Haemagogus e Sabethes são mosquitos diurnos, assim como os A. aegypti. No entanto, enquanto a espécie urbana prefere picar no começo da manhã e no final da tarde, os vetores silvestres apresentam maior atividade do meio-dia até o pôr do sol, com alguns estudos indicando dois picos: das 12h às 14h e das 16h às 17h. “É interessante observar que esses horários coincidem, muitas vezes, com a atividade humana na mata, tanto para trabalho, quanto para lazer”, comenta Goreti.
SAZONALIDADE
A presença do vetor não é o único fator necessário para a ocorrência de casos de febre amarela. Para que a doença seja disseminada, é preciso haver também vírus em circulação e indivíduos suscetíveis, que possam ser infectados. Considerando esse tripé, os registros de febre amarela em áreas silvestres costumam ter um caráter sazonal, com ocorrência de surtos maiores em intervalos de cinco a dez anos. Geralmente, os casos acontecem entre dezembro e maio, meses chuvosos em grande parte do Brasil, o que favorece a proliferação dos vetores. Além disso, embora haja registros da doença anualmente, epizootias de maior escala são observadas em intervalos de cinco a dez anos. Isso ocorre porque, após um surto, grande parte dos primatas infectados morre e aqueles que sobrevivem adquirem imunidade para o resto da vida. Com isso, a circulação da doença se torna limitada pela ausência de indivíduos suscetíveis e só volta a crescer conforme o número de macacos jovens, que não tiveram contato com o agravo, aumenta.
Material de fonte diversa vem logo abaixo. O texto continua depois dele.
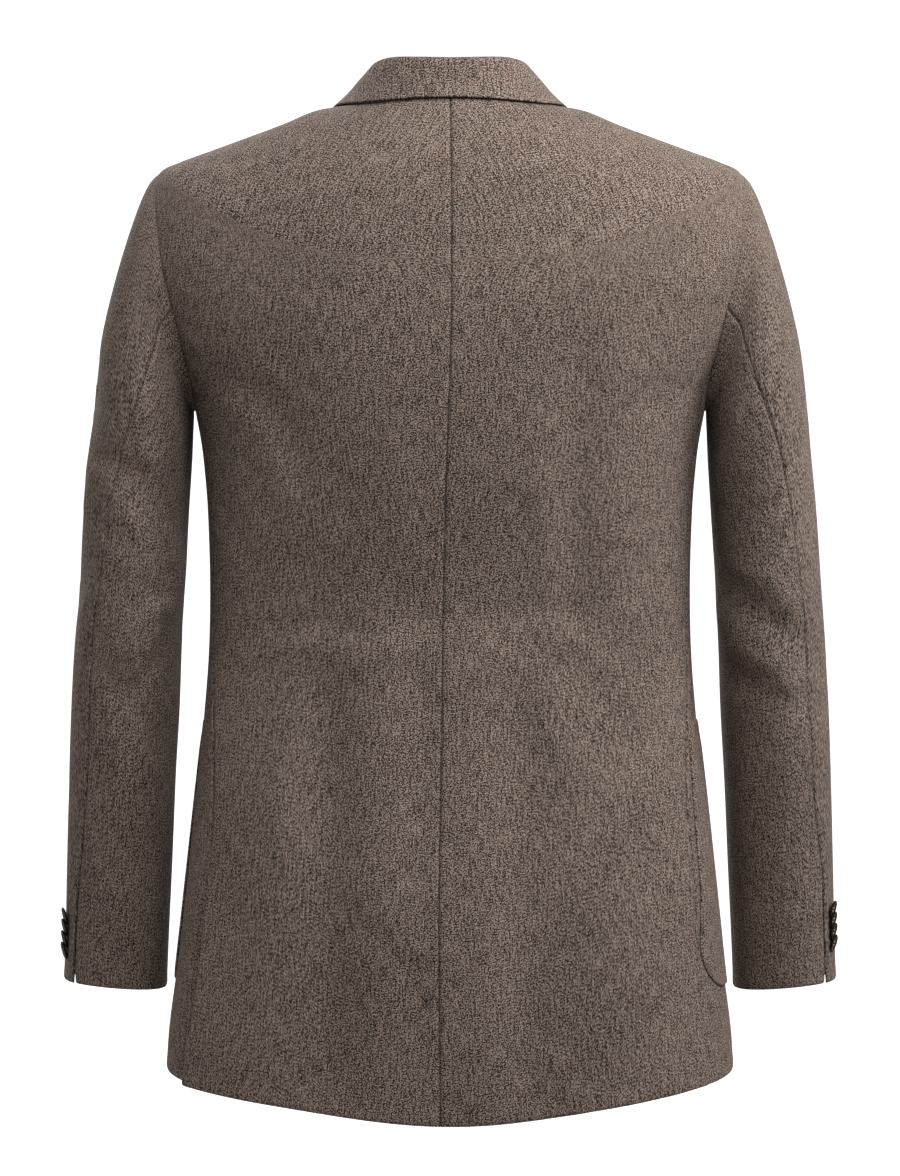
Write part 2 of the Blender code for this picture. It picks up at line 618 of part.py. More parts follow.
# ---- collar -------------------------------------------------------------------------------------
def collar_section(place):
    """Neck seam, fold and fall's edge of the collar at a place along it, in degrees of the neck."""
    sign = np.sign(place)
    where = np.abs(place)
    neck_angle = np.radians(where)
    edge_angle = np.radians(smooth(COLLAR["place"], COLLAR["angle"], where))
    edge_level = smooth(COLLAR["place"], COLLAR["level"], where)
    rise = smooth(COLLAR["place"], COLLAR["rise"], where)
    reach = smooth(COLLAR["place"], COLLAR["reach"], where)
    neck = body_bare(neck_angle, np.full_like(where, BODY["level"][0]))
    out = unit(np.stack([neck[:, 0], neck[:, 1], np.zeros_like(where)], axis=-1))
    fold = neck + out * reach[:, None]
    fold[:, 2] += rise
    edge = body(edge_angle, edge_level, 4.2 * MM - 1.5 * MM * ease(45.0, 85.0, where))
    turn = np.stack([np.where(sign < 0, -1.0, 1.0), np.ones_like(where), np.ones_like(where)], axis=-1)
    return neck * turn, fold * turn, edge * turn


def collar_points(place, across):
    """A collar point: up the stand (across 0 to 0.4), round the fold, and down the fall (to 1)."""
    neck, fold, edge = collar_section(place)
    size = np.clip((fold - neck)[:, 2] / (15 * MM), 0.2, 1.0)[:, None]
    up = np.array([0.0, 0.0, 1.0]) * size
    out = unit((edge - fold) * np.array([1.0, 1.0, 0.0]) + 1e-9) * size
    knots = [neck + np.array([0.0, 0.0, 1.1 * MM]), (neck + fold) / 2 + up * 1.0 * MM, fold - up * 3.0 * MM]
    knots.append(fold + out * 2.6 * MM)
    knots.append(fold + out * 5.4 * MM - up * 2.6 * MM)
    knots.append(fold * 0.62 + edge * 0.38 + up * 1.0 * MM + out * 1.6 * MM)
    knots.append(fold * 0.28 + edge * 0.72 + up * 0.6 * MM)
    knots.append(edge)
    marks = np.array([0.0, 0.2, 0.4, 0.5, 0.6, 0.74, 0.88, 1.0])
    knots = np.stack(knots)
    slopes = np.gradient(knots, marks, axis=0)
    place_in = np.clip(np.searchsorted(marks, across, side="right") - 1, 0, len(marks) - 2)
    step = (marks[place_in + 1] - marks[place_in])[None, :, None]
    t = ((across - marks[place_in]) / (marks[place_in + 1] - marks[place_in]))[None, :, None]
    here = knots[place_in].transpose(1, 0, 2)
    there = knots[place_in + 1].transpose(1, 0, 2)
    leave = slopes[place_in].transpose(1, 0, 2)
    arrive = slopes[place_in + 1].transpose(1, 0, 2)
    start = (1 + 2 * t) * (1 - t) ** 2 * here + t * (1 - t) ** 2 * step * leave
    return start + t * t * (3 - 2 * t) * there + t * t * (t - 1) * step * arrive


def collar(name):
    """Stand and fall in one folded wall, from gorge to gorge."""
    front = np.linspace(98.0, COLLAR_END, 7)
    place = np.concatenate([-front[::-1], np.linspace(-88.0, 88.0, 15), front])
    across = np.array([0.0, 0.2, 0.4, 0.45, 0.5, 0.55, 0.6, 0.74, 0.88, 1.0])
    points = collar_points(place, across)
    along = np.gradient(points, axis=0)
    over = np.gradient(points, axis=1)
    out = unit(np.cross(along, over))
    thick = WALL * 0.9
    return cloth_wall(name, points + out * thick / 2, points - out * thick / 2, colour="cloth_collar")


# ---- buttons ------------------------------------------------------------------------------------
def button(name, centre, normal, radius, height, sides=12):
    """A turned button: a disc with a raised round rim, its back on the cloth."""
    profile = [(0.80, 0.0), (1.0, 0.5), (0.86, 1.0), (0.62, 0.72)]
    turns = np.arange(sides) / sides * 2 * np.pi
    normal = unit(np.asarray(normal, dtype=float))
    aside = unit(np.cross(normal, [0.0, 0.0, 1.0]))
    upright = np.cross(normal, aside)
    rings = []
    for reach, rise in profile:
        ring = np.cos(turns)[:, None] * aside + np.sin(turns)[:, None] * upright
        rings.append(centre + ring * radius * reach + normal * height * rise)
    points = np.concatenate(rings)
    count = len(turns)
    faces = [tuple(range(count)), tuple(range(len(points) - count, len(points)))[::-1]]
    for ring in range(len(profile) - 1):
        for step in range(count):
            after = (step + 1) % count
            base = ring * count
            faces.append((base + after, base + step, base + count + step, base + count + after))
    return add_solid(name, points, faces, "horn", 0.35)


def front_buttons():
    """Three rows of two on the outer cloth; the top pair stands wider."""
    number = 1
    for (x, z), lift in zip(((0.084, -0.300), (0.054, -0.400), (0.054, -0.505)), FRONT_BUTTON["lifts"]):
        for side in (1, -1):
            angle, level = locate(np.array([x * side]), np.array([z]))
            layer = 1 if side > 0 or z < BREAK_Z else -1

            def outside(first, second, layer=layer, lift=lift):
                return body(first, second, overlap_lift(first, second, layer) + lift)
            seat = outside(angle, level)[0]
            out = normals(outside, angle, level)[0]
            button(f"front_button_{number}", seat, out, FRONT_BUTTON["radius"], FRONT_BUTTON["height"])
            number += 1


def cuff_buttons(side):
    """Four buttons in a kissing row beside the cuff's vent; each tilts with its top edge out."""
    word = "left" if side > 0 else "right"
    tilt = np.radians(CUFF_BUTTON["tilt"])
    radius = CUFF_BUTTON["radius"]
    for number in range(CUFF_BUTTON["count"]):
        z = CUFF_BUTTON["first_z"] - CUFF_BUTTON["pitch"] * number - (CUFF_BUTTON["left_drop"] if side > 0 else 0.0)
        station = np.array([np.interp(-z, -SLEEVE["out_z"], np.arange(1, 15))])
        turn = np.radians([CUFF_BUTTON[f"turn_{word}"]])
        seat = sleeve(turn, station, side)[0]
        ahead = sleeve(turn, station, side, 0.01)[0] - seat
        out = unit(ahead)
        down = unit(sleeve(turn, station + 0.1, side)[0] - sleeve(turn, station - 0.1, side)[0])
        face = unit(out * np.cos(tilt) + down * np.sin(tilt))
        centre = seat + out * (0.85 * radius * np.sin(tilt) + CUFF_BUTTON["lift"])
        button(f"cuff_button_{word}_{number + 1}", mirrored(centre, side), mirrored(face, side), radius,
               CUFF_BUTTON["height"], 10)


def main():
    """Clear the scene and make every piece."""
    for old in list(bpy.data.objects):
        bpy.data.objects.remove(old, do_unlink=True)
    for word, side, flare in (("left", 1, 6.5 * MM), ("right", -1, 0.6 * MM)):
        back_panel(f"back_{word}", side, flare)
        side_panel(f"side_{word}", side)
        front_panel(f"front_{word}", side)
        lapel(f"lapel_{word}", side)
        pocket(f"pocket_{word}", side)
        sleeve_piece(f"sleeve_top_{word}", side, True)
        sleeve_piece(f"sleeve_under_{word}", side, False)
        cuff_buttons(side)
    collar("collar")
    front_buttons()
    triangles = 0
    for solid in bpy.data.objects:
        triangles += sum(len(face.vertices) - 2 for face in solid.data.polygons)
    print("pieces", len(bpy.data.objects), "triangles", triangles)


main()
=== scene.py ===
# %% [markdown]
# # A double-breasted wool blazer, seen from behind
# The CAD model holds the blazer's worn form as plain walls. This script keeps that form and dresses it:
# every panel becomes a fine shell of cloth with its seams, folds, edges and weave. The lesson starts with
# the frame, the light and the camera, then makes the cloth, and then sews the pieces on one by one.

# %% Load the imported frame
import bpy
import numpy as np
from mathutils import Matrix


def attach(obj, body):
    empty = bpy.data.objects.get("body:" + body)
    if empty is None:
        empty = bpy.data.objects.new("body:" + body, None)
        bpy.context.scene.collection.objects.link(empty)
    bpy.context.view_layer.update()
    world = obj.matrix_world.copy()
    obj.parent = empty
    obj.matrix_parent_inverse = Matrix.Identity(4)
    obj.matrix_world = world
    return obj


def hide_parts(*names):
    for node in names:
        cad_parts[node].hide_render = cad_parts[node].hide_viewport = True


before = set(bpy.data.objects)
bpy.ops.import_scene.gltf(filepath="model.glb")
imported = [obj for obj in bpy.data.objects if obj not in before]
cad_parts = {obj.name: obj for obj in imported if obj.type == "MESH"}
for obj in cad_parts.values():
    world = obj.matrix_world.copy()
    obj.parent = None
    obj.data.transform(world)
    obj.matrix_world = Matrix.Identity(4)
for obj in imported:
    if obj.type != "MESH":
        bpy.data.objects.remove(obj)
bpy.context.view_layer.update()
MM = 0.001

# %% [markdown]
# ## Light, floor and camera
# A blazer for sale is photographed in a bright studio: soft lights above it and on the picture's right, a
# larger and weaker one on the left, one for the front, and a white wall. The first three stand close, so
# their light falls off down the back. The camera looks level at the middle of the back from 3 m, with a long
# lens, which keeps the proportions calm. The wall stands far off and the floor lies low, so that the wall
# alone fills the picture.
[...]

Importância da prevenção e a possibilidade de urbanização da doença
“Quando ocorre uma grande epizootia, o risco de casos humanos acontecerem aumenta, pois a circulação do vírus se torna mais intensa. Porém, é importante destacar que, diferentemente dos animais, as pessoas possuem um meio eficaz de se prevenir: a vacina”, enfatiza Dinair. Considerando a área de circulação do vírus, a vacinação de rotina é recomendada em 21 estados brasileiros. A lista de municípios com recomendação de vacina pode ser conferida no site do Ministério da Saúde. Pessoas que vão viajar para estas localidades também devem se vacinar com, pelo menos, dez dias de antecedência.
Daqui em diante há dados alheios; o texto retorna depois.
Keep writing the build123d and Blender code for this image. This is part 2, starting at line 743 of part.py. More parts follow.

Além de seguir as recomendações para imunização, é importante intensificar o combate ao A. aegypti nas cidades, para prevenir um possível retorno da forma urbana da febre amarela. Um estudo liderado pelo IOC em parceria com o Instituto Pasteur, na França, demonstrou, em testes de laboratório, que mosquitos fluminenses das espécies Aedes aegypti, Aedes albopictus, Haemagogus leucocelaenus e Sabethes albipirvus são altamente suscetíveis à transmissão das linhagens virais da febre amarela que circulam no Brasil e na África. A competência vetorial dos mosquitos Aedes também foi verificada em Manaus e, em menor grau, em Goiânia. Confira todos os detalhes do estudo.
“Teoricamente, a transmissão do agravo no ambiente urbano pode vir a ocorrer se uma pessoa doente for picada por um A. aegypti. Portanto, combater o mosquito é fundamental para reduzir o risco da reintrodução, assim como para enfrentar a dengue, a zika e a chikungunya”, diz a pesquisadora Goreti Freitas, lembrando que eliminar os criadouros é uma das principais formas de atacar o vetor. “Diferentemente das espécies silvestres, que colocam seus ovos nos ocos das árvores, o A. aegypti prefere os criadouros artificiais, comuns no ambiente urbano. Por isso, é preciso vedar as caixas d’águas, colocar tela nos ralos e guardar adequadamente os objetos que podem acumular água”, orienta ela.